California voters’ independent–minded push to shed party affiliations is accelerating, reflecting over a fifth of the electorate even as the state remains solidly dominated by Democrats.

Since 1990, when Democratic registration dropped below 50 percent for the first time in a half century, the overwhelming growth – perhaps 90 percent – has been outside the two major parties.

The secretary of state’s latest report of registration shows better than seven out of every 10 of California’s 23.6 million eligible voters have registered. Of those, 21.2 percent declined to state a party preference, while Democrats accounted for 43.6 percent, Republicans 30.4 percent and the remainder, less than 5 percent, noted affiliations with minor parties.

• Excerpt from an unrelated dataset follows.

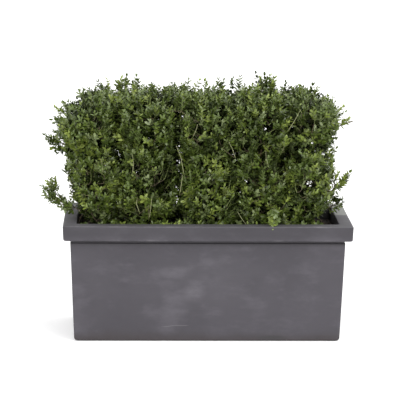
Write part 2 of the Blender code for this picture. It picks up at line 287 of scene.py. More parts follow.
def ring(size, corner, height):
    """A level rounded rectangle with points spread along its sides."""
    points = []
    reach = np.array(size) / 2 - corner
    corners = [(1, 1), (-1, 1), (-1, -1), (1, -1)]
    for quarter, (sx, sy) in enumerate(corners):
        for step in range(CORNER_STEPS + 1):
            angle = quarter * math.pi / 2 + step * math.pi / 2 / CORNER_STEPS
            points.append((sx * reach[0] + corner * math.cos(angle),
                           sy * reach[1] + corner * math.sin(angle)))
        nx, ny = corners[(quarter + 1) % 4]
        side_steps = RING_STEPS[quarter % 2]
        normal = (math.cos((quarter + 1) * math.pi / 2), math.sin((quarter + 1) * math.pi / 2))
        start = np.array((sx * reach[0], sy * reach[1])) + corner * np.array(normal)
        stop = np.array((nx * reach[0], ny * reach[1])) + corner * np.array(normal)
        for share in np.linspace(0, 1, side_steps + 1)[1:-1]:
            points.append(tuple(start + (stop - start) * share))
    return [Vector((x, y, height)) for x, y in points]


def wander(point):
    """A cast point, moved a little along each axis by slow noise."""
    slow = noise.noise_vector(point * 3.1) + 0.4 * noise.noise_vector(point * 9.0)
    return point + slow * CASTING_WANDER


def arc(radius, start, stop, steps=5):
    """Points of an arc as (outwards, up) pairs, between two angles in degrees."""
    angles = np.radians(np.linspace(start, stop, steps + 1))
    return [(radius * math.cos(a), radius * math.sin(a)) for a in angles]


def trough_rings():
    """All rings of the trough, from its underside up the outside and down the inside."""
    under_rim = PLANTER_HEIGHT - RIM_BAND
    body_top = RIM_SIZE - 2 * RIM_OVERHANG
    body_base = body_top - 2 * BODY_DRAFT
    rim_foot = RIM_SIZE - 2 * RIM_DRAFT
    mouth = RIM_SIZE - 2 * RIM_WIDTH
    floor_size = body_base - 2 * (RIM_WIDTH - RIM_OVERHANG)
    rings = []
    for out, up in arc(BASE_ROUND, -90, 0):
        rings.append((body_base - 2 * (BASE_ROUND - out), BASE_ROUND + up))
    for share in np.linspace(0.08, 1.0, 10):
        height = BASE_ROUND + (under_rim - GROOVE_HEIGHT - BASE_ROUND) * share
        rings.append((body_base + (body_top - body_base) * share, height))
    for share in (0.25, 1.0):
        rings.append((body_top - 2 * GROOVE_DEPTH, under_rim - GROOVE_HEIGHT * (1 - share)))
    for out, up in arc(UNDER_ROUND, -90, 0, 3):
        rings.append((rim_foot - 2 * (UNDER_ROUND - out), under_rim + UNDER_ROUND + up))
    for share in (0.35, 0.7):
        rings.append((rim_foot + (RIM_SIZE - rim_foot) * share, under_rim + RIM_BAND * share))
    for out, up in arc(RIM_ROUND, 0, 90):
        rings.append((RIM_SIZE - 2 * (RIM_ROUND - out), PLANTER_HEIGHT - RIM_ROUND + up))
    for out, up in arc(INNER_ROUND, 90, 180, 3):
        rings.append((mouth + 2 * (INNER_ROUND + out), PLANTER_HEIGHT - INNER_ROUND + up))
    for share in (0.12, 0.4, 1.0):
        height = PLANTER_HEIGHT - INNER_ROUND - share * (PLANTER_HEIGHT - INNER_ROUND - FLOOR_THICKNESS)
        rings.append((mouth + (floor_size - mouth) * share, height))
    return [ring(size, CORNER_ROUND, height) for size, height in rings]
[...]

Of the 23.6 million eligible voters, 17 million, or 72 percent, have registered — greater in raw numbers but lower in percentage than in 1995, when 74.7 percent registered.

Since 1995, voters who decline to state a party preference has more than doubled, from 10.5 percent to the current 21.2 percent. By one estimate, reflected in a 2006 report by PPIC and New America Foundation, the shift in registration since the 1990s could mean that independent voters will outnumber party-linked voters by 2025.

California’s huge electorate reflects the diversity and complexity of the state.

Five minor parties have qualified for the statewide ballot – American Independent, Americans Elect, Green, Libertarian and Peace and Freedom – and 21 mostly obscure groups tried but failed to qualify. They included the Humane Party, the Middle Class Party, the California Moderate Party and the Dharma Party. The Reform Party garnered the most registrants of the obscure groups, 20,722 voters.

To qualify for the ballot, a new political party requires that 103,004 registered voters, or 1 percent of the total ballots cast in the last gubernatorial election.